Operative intervention can involve K-wire insertion, use of lag screws or a novel technique involving percutaneously inserted wires with arthroscopic or radiological guidance. This new technique is seen as less invasive and as-effective but is technically complex and demanding. If this injury presents with a neurovascular compromise or critical skin then emergent surgery is indicated. This is, thankfully, rare.
What to tell the patient
Recovery: Both operative and conservative measures tend to require up to 8 weeks of immobilisation followed by a rehab phase. This phase will vary depending on the age of the patient. Most patients have a good outcome with 86% having complete recovery and no sequelae. Very few will have pain or limitation of ankle movement. Late presentation and a non-anatomical reduction will increase the risk of this.

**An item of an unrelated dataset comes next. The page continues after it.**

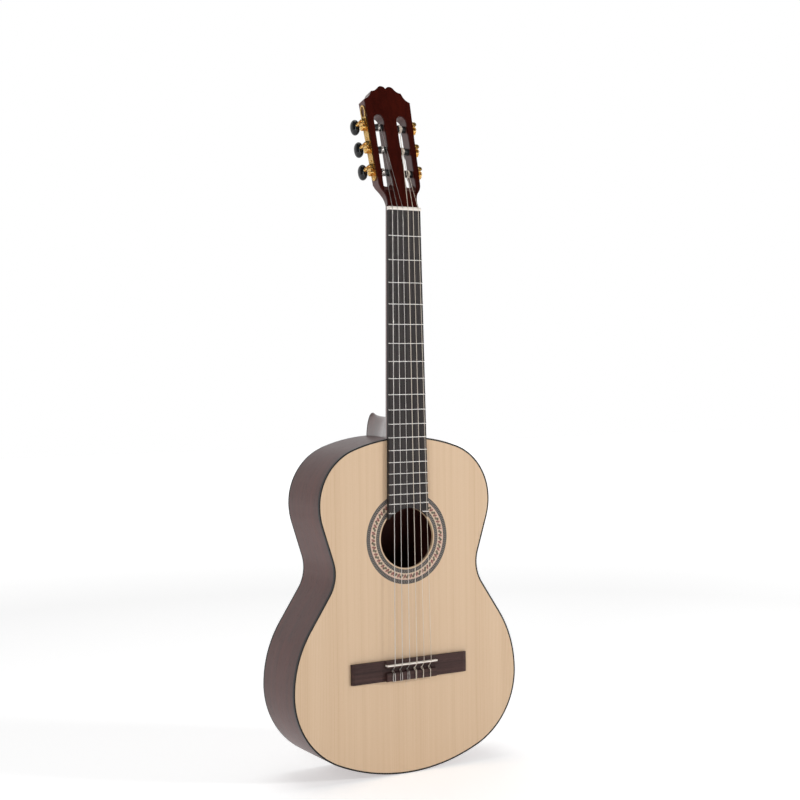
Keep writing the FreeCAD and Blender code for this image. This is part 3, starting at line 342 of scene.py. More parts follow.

These are less common than other ankle fractures; delayed or malunion, osteonecrosis of the distal tibial epiphysis, premature growth arrest and compartment syndrome are all very rare occurrences. Early-onset arthritis can occur, those with late presentations or missed fractures are more at risk.
Operative intervention carries the additional (albeit small) risk of physeal damage from direct pressure by blunt instruments and inadvertent damage to the superficial peroneal nerve.
Radiological evaluation remains controversial. Plain x-ray usually identifies the transitional fracture, and the degree of displacement. However, CT (ideally with 3D reconstruction) is more accurate in estimating the degree of displacement and fracture separation.
CT can help in identifying the number and position of fragments. The issue of whether CT or MRI alters treatment or prognosis when compared with plain X-ray has not been fully investigated. Limited research has been carried out on whether CT, with its greater accuracy, actually affects treatment or patient outcome. Liporace et al in 2012 found that interobserver and intra-observer agreements about primary treatment plans did not differ significantly between radiography alone and radiography plus CT. This showed that the addition of CT did not actually change the impression about the degree of displacement in each case. This raises the question as to whether CT really alters outcomes despite having perceived greater benefits.
Jenny is found to have significant tenderness about her distal tibia on exam and an x-ray confirms a Tillaux fracture which is minimally displaced. She is placed in an above-knee backslab and referred to the orthopaedic fracture clinic. She is left disappointed that she will miss this season’s matches, but thankfully you didn’t misdiagnose this as a sprain!